## Task details
Find the lines containing the word "scene" and copy every one of them.

#### Dataset extract

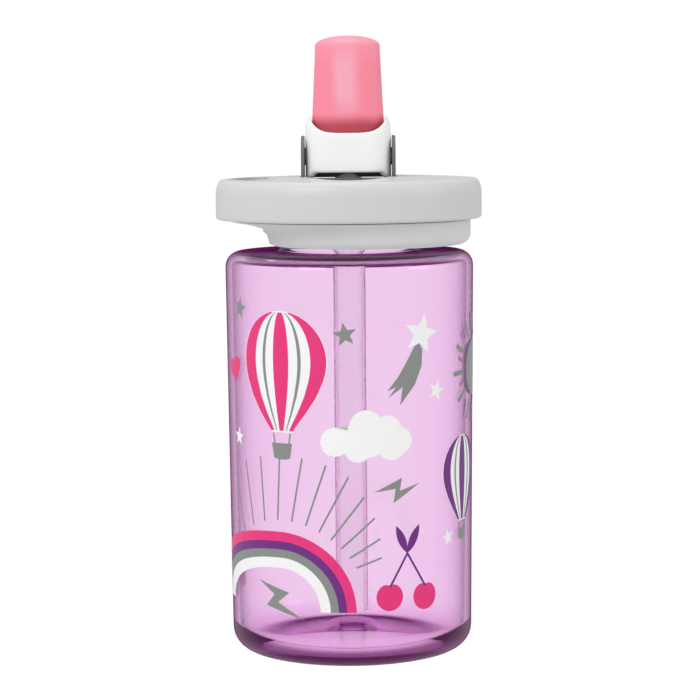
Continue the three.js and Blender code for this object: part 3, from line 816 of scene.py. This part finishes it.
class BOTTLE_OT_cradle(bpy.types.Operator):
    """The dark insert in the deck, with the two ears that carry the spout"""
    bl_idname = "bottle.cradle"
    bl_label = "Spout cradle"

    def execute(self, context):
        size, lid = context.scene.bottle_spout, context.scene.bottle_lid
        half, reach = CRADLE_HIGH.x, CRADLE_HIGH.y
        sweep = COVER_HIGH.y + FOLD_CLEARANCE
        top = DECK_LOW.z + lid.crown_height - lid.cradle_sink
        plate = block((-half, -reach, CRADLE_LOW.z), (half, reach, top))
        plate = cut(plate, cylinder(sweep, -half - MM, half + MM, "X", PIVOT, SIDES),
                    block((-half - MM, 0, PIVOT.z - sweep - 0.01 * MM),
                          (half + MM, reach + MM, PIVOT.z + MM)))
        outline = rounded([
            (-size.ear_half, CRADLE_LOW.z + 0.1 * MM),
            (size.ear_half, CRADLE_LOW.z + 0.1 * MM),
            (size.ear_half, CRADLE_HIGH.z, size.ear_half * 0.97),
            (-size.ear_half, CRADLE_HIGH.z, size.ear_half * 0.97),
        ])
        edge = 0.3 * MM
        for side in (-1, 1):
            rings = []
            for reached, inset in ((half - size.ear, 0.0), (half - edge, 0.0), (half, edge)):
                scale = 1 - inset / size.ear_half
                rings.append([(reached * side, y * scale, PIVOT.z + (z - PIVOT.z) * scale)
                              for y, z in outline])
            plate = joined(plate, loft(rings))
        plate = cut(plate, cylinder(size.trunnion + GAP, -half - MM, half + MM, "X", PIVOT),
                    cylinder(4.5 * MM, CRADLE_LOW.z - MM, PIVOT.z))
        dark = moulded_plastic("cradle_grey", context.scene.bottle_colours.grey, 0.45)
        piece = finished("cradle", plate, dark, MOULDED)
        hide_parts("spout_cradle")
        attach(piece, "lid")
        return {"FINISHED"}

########

## Result
Continue the three.js and Blender code for this object: part 3, from line 816 of scene.py. This part finishes it.
        size, lid = context.scene.bottle_spout, context.scene.bottle_lid
        dark = moulded_plastic("cradle_grey", context.scene.bottle_colours.grey, 0.45)